Let's call the first number "DFS number", and the second number "topo number", to indicate that this is the order that topological sort would have produced, in the absence of backedges (topological sort is meaningless when there are loops).

First pass: do the dfs, and number everything.

Second pass: find the backedge. When `start_time[destination] < start_time[source]` and `end_time[destination] > end_time[source]`, we have a backedge from source to destination.

Third pass: find all the nodes in the loop. Here, we walk backwards from the source of the backedge until the loop header, and take everything that's "nested within" the loop header start and end times to be within the loop.

In the no loop case, there's nothing to do since no backedges were detected. Note that in the `6/7`-`2/5` and `6/7`-`3/4` combinations, both start times and end times are greater in one pair; this is how we identify crossedges.

In the early exit case, `2/7` and `4/5` are nested within `1/8`, and we never reach `exit target` by walking backward from the source of the backedge.

In the multi-entry case, we correctly detect that `1/8` is not nested within `2/7`, while `3/6` and `4/5` are: when a node reached via a backward walk doesn't nest within the header, the loop is classified as *irreducible*.

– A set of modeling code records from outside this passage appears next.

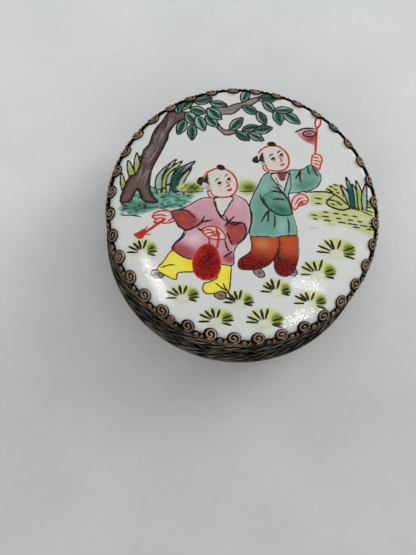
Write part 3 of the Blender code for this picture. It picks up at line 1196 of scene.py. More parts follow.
# %% Leaves
for x, y, direction, length, wide in (
    (-14.1, 22.0, 88, 3.9, 0.9), (-13.1, 23.1, 56, 4.0, 1.0), (-10.5, 25.0, 16, 4.2, 1.0),
    (-7.0, 24.9, -8, 3.8, 0.9), (-12.5, 20.5, -112, 4.2, 1.0), (-11.0, 19.2, -90, 4.0, 1.0),
    (-12.2, 22.4, -57, 3.9, 1.3), (-10.0, 21.4, -66, 4.2, 1.1), (-11.4, 23.4, -18, 3.8, 1.1),
    (-8.0, 21.5, -48, 3.9, 1.1), (-7.6, 23.4, -43, 4.2, 1.2), (-2.7, 17.9, 48, 4.3, 1.0),
    (-1.5, 17.5, -36, 3.7, 1.0), (1.2, 17.3, -28, 3.9, 1.0), (0.0, 18.0, 16, 3.7, 0.9),
    (2.6, 17.7, 15, 4.2, 1.0), (0.2, 25.3, 68, 3.8, 1.0), (3.8, 26.3, 5, 4.2, 1.2),
    (0.2, 24.2, -30, 4.0, 1.0), (3.5, 22.8, -62, 3.7, 1.1), (4.9, 25.8, -52, 3.9, 1.0),
    (7.8, 23.8, -82, 4.3, 1.1), (9.2, 22.9, -36, 4.6, 1.0), (7.3, 23.4, 4, 4.2, 0.85),
):
    leaf(x, y, direction, length, wide)
tell("leaves are")

# %% Grass by the tree, and two bushes
for points, tone, width in (
    ([(-18.1, 2.6), (-17.7, 6.4), (-14.3, 10.6)], leaf_pale, 1.7),
    ([(-17.0, 2.4), (-16.2, 6.8), (-13.0, 10.2)], grass_green, 1.5),
    ([(-16.2, 2.4), (-15.9, 6.0), (-14.6, 8.4)], leaf_pale, 1.1),
    ([(-14.5, 2.6), (-14.2, 6.8), (-10.2, 10.1)], leaf_deep, 1.8),
    ([(-13.6, 2.6), (-13.2, 5.4), (-11.0, 8.6)], leaf_pale, 1.2),
):
    blade(points, tone, width)
strokes([
    [(-19.8, 4.2), (-18.6, 3.4), (-17.0, 3.6), (-16.0, 4.6), (-15.2, 2.8), (-13.6, 2.8)],
    [(-17.6, 5.6), (-17.0, 7.4), (-15.6, 9.4)],
    [(-14.4, 5.0), (-13.8, 7.0), (-12.2, 9.2)],
], 0.26)
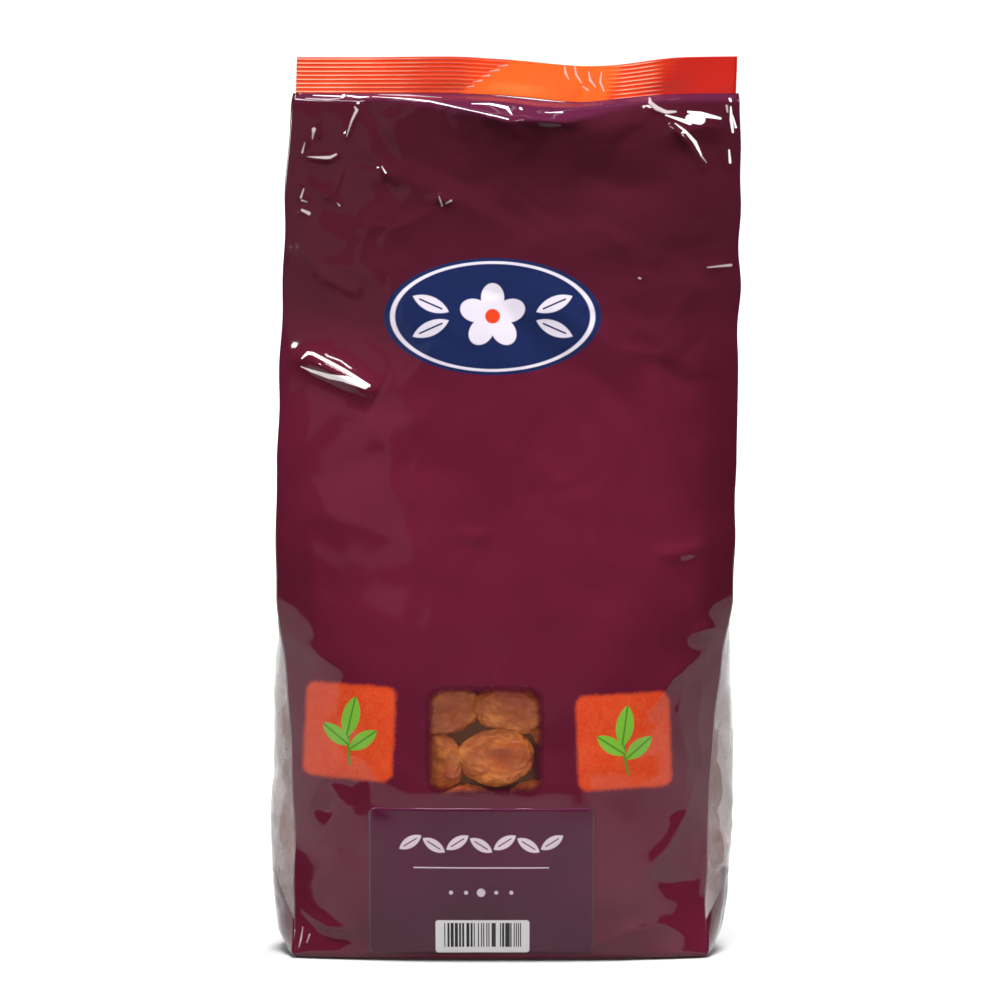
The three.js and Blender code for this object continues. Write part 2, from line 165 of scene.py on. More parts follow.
def facets(a, b, pitch, seed, soft=0.07):
    """The flat facets of crumpled film, about -1 to 1: random peaks joined by straight, softened creases."""
    rng = np.random.default_rng(seed)
    peaks = rng.uniform(-1, 1, (64, 64))
    halved = rng.random((64, 64)) < 0.5
    turn = rng.uniform(0, math.pi)
    across = (a * math.cos(turn) + b * math.sin(turn)) / pitch + 30
    along = (b * math.cos(turn) - a * math.sin(turn)) / pitch + 30
    across = across + 0.55 * ripple(a, b, 2.4 * pitch, seed + 1, 5)
    along = along + 0.55 * ripple(a, b, 2.4 * pitch, seed + 2, 5)
    total = np.zeros(np.broadcast(a, b).shape)
    for step in range(6):
        x = across + soft * math.cos(step * math.pi / 3)
        y = along + soft * math.sin(step * math.pi / 3)
        i, j = np.floor(x).astype(int), np.floor(y).astype(int)
        f, g = x - i, y - j
        i, j = i % 63, j % 63
        low, right, up, high = peaks[i, j], peaks[i + 1, j], peaks[i, j + 1], peaks[i + 1, j + 1]
        rising = np.where(
            f + g < 1,
            low + f * (right - low) + g * (up - low),
            high + (1 - f) * (up - high) + (1 - g) * (right - high),
        )
        falling = np.where(
            f > g,
            low + f * (right - low) + g * (high - right),
            low + g * (up - low) + f * (high - up),
        )
        total += np.where(halved[i, j], rising, falling)
    return total / 6


def crease(a, b, points, height, width, crisp=1.2):
    """The height field of one crease: a ridge, or a valley if height is negative, along a line of points.
    It fades to nothing at both ends. A crispness of 1 gives a sharp top and 2 a round one, and 0 gives
    straight sides, as of a tent."""
    corners = MM * np.array(points, float)
    steps = np.linalg.norm(np.diff(corners, axis=0), axis=1)
    total = steps.sum()
    nearest = np.full(np.broadcast(a, b).shape, 1e9)
    place = np.zeros_like(nearest)
    travelled = 0.0
    for start, end, step in zip(corners[:-1], corners[1:], steps):
        direction = (end - start) / step
        t = np.clip((a - start[0]) * direction[0] + (b - start[1]) * direction[1], 0, step)
        distance = np.hypot(a - start[0] - t * direction[0], b - start[1] - t * direction[1])
        closer = distance < nearest
        nearest = np.where(closer, distance, nearest)
        place = np.where(closer, travelled + t, place)
        travelled += step
    fade = np.sin(math.pi * np.clip(place / total, 0, 1)) ** 0.6
    away = nearest / (width * MM)
    across_it = np.exp(-(away**crisp)) if crisp else np.clip(1 - away, 0, 1)
    return height * MM * fade * across_it


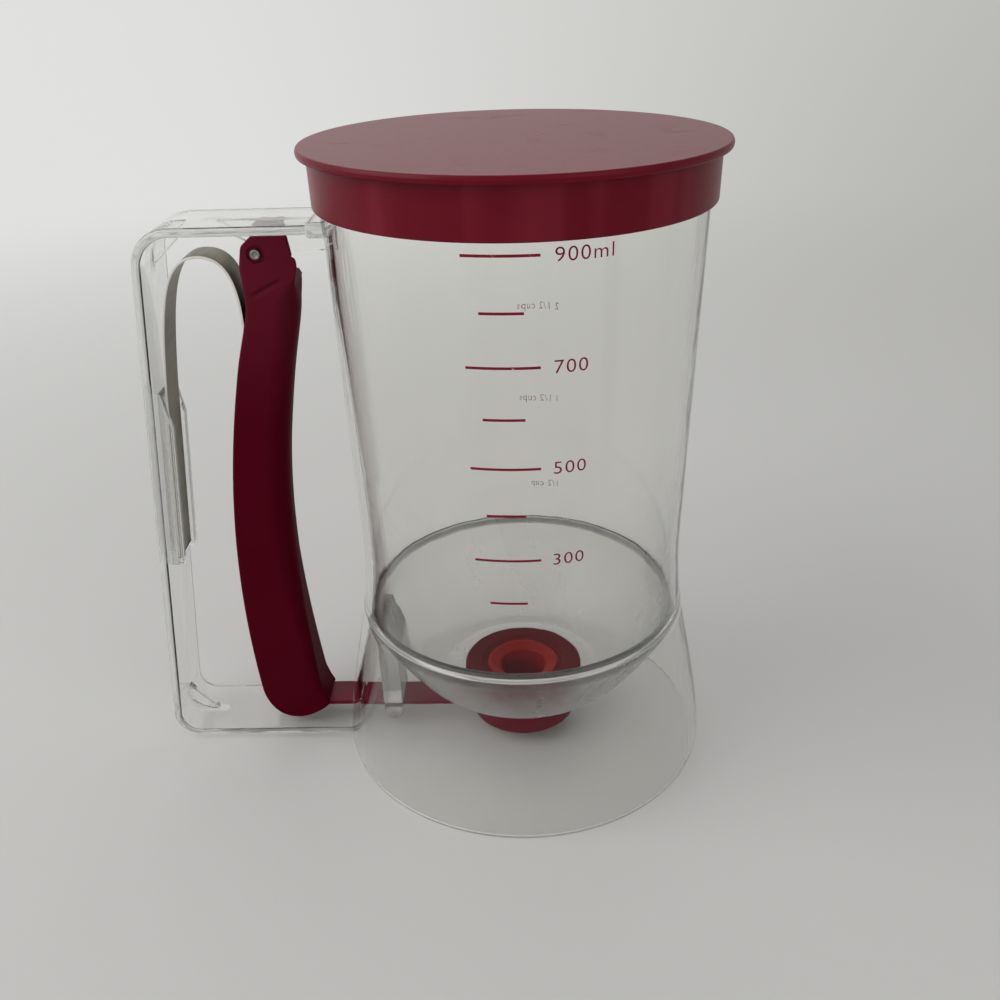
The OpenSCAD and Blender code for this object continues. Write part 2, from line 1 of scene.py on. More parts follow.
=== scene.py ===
import bpy
import bmesh
from math import atan, atan2, cos, hypot, pi, radians, sin, tan
from mathutils import Matrix, Vector
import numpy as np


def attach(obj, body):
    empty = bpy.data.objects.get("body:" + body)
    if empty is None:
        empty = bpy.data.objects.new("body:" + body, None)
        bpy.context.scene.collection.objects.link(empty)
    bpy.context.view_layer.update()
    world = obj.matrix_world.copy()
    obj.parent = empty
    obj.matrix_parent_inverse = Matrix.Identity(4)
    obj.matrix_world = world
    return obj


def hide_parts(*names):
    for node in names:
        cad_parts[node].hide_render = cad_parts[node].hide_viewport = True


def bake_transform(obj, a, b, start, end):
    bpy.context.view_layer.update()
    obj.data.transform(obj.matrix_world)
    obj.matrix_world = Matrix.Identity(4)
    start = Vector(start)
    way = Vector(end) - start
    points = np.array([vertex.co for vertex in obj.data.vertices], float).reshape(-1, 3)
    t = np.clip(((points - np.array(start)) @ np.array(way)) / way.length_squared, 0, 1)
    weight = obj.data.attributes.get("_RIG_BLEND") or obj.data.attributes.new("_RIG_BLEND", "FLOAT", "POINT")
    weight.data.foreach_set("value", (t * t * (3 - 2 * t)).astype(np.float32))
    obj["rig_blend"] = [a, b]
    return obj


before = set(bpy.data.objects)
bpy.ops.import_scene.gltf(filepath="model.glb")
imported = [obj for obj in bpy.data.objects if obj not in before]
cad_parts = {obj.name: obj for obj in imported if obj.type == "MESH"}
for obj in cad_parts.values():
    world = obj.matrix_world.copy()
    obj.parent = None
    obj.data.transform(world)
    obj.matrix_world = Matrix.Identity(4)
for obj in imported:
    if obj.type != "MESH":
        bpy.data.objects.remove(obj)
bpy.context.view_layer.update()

mm = 0.001
scene = bpy.context.scene
print("frame loaded")


view = {
    "reach": 280.5,    # mm from the jug's axis, along -Y
    "height": 226.9,
    "yaw": -1.25,      # degrees, towards +X
    "pitch": 27.38,    # down from level
    "roll": -1.61,
    "focal": 1.035,    # focal length as a share of the picture's width
    "sensor": 36,
    "nearest": 10,    # mm, nearer things aren't seen
}


def makeCamera():
    data = bpy.data.cameras.new("studioCamera")
    data.sensor_width = view["sensor"]
    data.lens = view["sensor"] * view["focal"]
    data.clip_start = view["nearest"] * mm
    camera = bpy.data.objects.new("studioCamera", data)
    scene.collection.objects.link(camera)
    placed = Matrix.Translation((0, -view["reach"] * mm, view["height"] * mm))
    for angle, axis in ((-view["yaw"], "Z"), (90 - view["pitch"], "X"), (view["roll"], "Z")):
        placed = placed @ Matrix.Rotation(radians(angle), 4, axis)
    camera.matrix_world = placed
    scene.camera = camera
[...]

In the cuddled loops case, everything nests within `1/8`, and the inner loop consists of `4/5`, `3/6`, and `2/7`, all of which nest within `2/7`. Finally, the shared header case is detected as two nested loops as well: a loop is identified by a unique backedge, not a unique header [^2]. The analysis is weak in that these cases are indistinguishable from normal nested loops.